Gather every line holding the string "this".
# # # # # # #
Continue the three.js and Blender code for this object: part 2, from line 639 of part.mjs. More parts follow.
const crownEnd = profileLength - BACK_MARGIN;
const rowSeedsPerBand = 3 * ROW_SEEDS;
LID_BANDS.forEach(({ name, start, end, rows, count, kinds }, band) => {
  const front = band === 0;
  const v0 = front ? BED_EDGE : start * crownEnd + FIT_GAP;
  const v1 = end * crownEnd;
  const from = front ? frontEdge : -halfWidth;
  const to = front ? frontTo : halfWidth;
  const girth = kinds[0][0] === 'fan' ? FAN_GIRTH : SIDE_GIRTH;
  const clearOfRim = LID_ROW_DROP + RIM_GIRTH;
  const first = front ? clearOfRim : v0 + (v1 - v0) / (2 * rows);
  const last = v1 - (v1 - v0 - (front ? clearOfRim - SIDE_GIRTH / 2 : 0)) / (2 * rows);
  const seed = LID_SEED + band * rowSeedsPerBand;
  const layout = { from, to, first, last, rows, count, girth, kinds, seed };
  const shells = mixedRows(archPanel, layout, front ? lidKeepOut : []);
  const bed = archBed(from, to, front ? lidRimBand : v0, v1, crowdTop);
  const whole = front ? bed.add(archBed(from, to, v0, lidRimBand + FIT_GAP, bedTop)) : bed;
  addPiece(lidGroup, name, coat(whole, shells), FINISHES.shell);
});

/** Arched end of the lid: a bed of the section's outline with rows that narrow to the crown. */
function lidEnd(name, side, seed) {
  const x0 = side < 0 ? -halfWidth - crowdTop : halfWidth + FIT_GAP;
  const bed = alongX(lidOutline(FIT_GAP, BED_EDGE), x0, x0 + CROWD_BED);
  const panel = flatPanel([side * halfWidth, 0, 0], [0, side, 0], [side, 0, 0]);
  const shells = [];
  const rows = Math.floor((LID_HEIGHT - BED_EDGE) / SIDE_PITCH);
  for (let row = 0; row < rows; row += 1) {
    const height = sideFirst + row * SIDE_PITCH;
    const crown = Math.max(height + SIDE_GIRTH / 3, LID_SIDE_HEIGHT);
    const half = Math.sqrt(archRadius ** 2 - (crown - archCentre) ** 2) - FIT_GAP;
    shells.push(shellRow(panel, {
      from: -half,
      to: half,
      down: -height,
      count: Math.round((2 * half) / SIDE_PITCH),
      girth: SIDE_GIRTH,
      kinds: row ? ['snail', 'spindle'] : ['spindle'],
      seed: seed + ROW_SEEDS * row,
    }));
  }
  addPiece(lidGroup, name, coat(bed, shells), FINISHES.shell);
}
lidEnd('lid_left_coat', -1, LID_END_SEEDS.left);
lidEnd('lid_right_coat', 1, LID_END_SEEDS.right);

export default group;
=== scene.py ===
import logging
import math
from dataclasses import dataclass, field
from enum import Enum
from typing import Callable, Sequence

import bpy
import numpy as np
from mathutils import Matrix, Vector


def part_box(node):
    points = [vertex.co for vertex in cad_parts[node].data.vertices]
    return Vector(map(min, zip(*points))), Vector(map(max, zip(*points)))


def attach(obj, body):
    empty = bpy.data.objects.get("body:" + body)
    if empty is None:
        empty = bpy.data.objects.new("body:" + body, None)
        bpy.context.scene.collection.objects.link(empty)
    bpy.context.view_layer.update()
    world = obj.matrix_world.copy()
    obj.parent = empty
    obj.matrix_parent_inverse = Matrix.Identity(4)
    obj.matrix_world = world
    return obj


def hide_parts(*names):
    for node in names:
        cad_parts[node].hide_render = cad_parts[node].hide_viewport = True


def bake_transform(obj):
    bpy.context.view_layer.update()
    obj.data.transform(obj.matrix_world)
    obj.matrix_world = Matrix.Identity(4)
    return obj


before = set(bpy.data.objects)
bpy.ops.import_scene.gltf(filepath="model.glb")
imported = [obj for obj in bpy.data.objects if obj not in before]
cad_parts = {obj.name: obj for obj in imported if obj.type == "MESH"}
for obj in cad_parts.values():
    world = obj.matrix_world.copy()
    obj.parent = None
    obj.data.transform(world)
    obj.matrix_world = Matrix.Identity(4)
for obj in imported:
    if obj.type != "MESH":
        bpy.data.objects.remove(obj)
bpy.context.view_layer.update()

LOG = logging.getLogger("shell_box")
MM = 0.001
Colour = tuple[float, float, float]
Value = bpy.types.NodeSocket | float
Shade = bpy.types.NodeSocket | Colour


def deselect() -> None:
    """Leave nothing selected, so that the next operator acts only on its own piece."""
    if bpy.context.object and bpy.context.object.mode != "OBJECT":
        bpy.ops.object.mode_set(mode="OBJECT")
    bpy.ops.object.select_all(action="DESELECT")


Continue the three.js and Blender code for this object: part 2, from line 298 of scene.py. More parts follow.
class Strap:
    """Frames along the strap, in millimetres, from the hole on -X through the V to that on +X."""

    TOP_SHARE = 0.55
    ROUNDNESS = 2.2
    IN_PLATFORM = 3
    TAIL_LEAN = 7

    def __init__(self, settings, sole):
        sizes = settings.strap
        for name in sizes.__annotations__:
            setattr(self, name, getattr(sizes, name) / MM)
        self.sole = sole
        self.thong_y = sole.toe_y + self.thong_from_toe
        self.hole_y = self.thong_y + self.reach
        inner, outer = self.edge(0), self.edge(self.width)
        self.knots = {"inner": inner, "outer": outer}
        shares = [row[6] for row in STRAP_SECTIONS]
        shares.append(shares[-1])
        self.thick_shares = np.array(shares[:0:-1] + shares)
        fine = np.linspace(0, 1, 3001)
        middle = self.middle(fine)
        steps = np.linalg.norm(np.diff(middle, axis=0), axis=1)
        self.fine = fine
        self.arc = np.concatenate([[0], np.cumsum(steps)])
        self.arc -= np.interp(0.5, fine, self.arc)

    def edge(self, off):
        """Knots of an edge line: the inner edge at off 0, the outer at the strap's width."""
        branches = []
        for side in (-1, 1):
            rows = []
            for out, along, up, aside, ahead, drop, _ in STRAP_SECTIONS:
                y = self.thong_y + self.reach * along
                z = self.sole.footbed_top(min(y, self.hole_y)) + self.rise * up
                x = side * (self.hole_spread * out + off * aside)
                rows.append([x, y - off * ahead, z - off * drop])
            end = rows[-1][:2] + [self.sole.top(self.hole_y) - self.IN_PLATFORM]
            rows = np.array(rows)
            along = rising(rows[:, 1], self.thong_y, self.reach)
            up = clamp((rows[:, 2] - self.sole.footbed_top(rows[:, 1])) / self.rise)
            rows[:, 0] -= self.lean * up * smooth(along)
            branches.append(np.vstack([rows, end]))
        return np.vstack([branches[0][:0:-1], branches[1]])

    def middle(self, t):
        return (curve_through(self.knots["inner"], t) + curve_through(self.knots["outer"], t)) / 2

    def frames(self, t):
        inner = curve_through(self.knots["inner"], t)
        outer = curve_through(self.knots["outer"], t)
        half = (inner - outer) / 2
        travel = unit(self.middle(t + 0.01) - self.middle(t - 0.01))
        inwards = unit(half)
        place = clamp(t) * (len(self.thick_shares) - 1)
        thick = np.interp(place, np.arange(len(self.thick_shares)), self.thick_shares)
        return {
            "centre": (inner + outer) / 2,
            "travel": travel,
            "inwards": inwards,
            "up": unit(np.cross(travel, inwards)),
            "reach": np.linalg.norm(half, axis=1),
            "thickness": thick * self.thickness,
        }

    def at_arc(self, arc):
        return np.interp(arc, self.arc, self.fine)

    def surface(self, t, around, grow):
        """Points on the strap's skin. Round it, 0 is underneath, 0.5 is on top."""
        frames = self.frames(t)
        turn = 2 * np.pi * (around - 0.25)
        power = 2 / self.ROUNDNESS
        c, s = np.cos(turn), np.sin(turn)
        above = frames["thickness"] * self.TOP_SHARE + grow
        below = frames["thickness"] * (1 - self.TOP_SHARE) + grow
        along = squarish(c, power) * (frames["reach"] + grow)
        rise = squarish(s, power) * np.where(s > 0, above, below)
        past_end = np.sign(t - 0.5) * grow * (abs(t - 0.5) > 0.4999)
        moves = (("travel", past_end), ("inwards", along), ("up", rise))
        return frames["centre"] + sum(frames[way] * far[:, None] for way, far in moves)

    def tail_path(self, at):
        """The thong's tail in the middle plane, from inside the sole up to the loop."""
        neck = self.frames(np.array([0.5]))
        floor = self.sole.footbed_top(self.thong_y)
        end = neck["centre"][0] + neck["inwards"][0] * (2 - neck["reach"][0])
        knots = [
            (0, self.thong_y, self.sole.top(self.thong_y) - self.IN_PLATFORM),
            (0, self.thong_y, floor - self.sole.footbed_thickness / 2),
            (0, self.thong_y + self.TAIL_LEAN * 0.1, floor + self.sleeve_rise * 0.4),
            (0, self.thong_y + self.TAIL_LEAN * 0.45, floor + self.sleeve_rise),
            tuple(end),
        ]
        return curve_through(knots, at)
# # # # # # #
■ Exercise solution
Continue the three.js and Blender code for this object: part 2, from line 639 of part.mjs. More parts follow.
Continue the three.js and Blender code for this object: part 2, from line 298 of scene.py. More parts follow.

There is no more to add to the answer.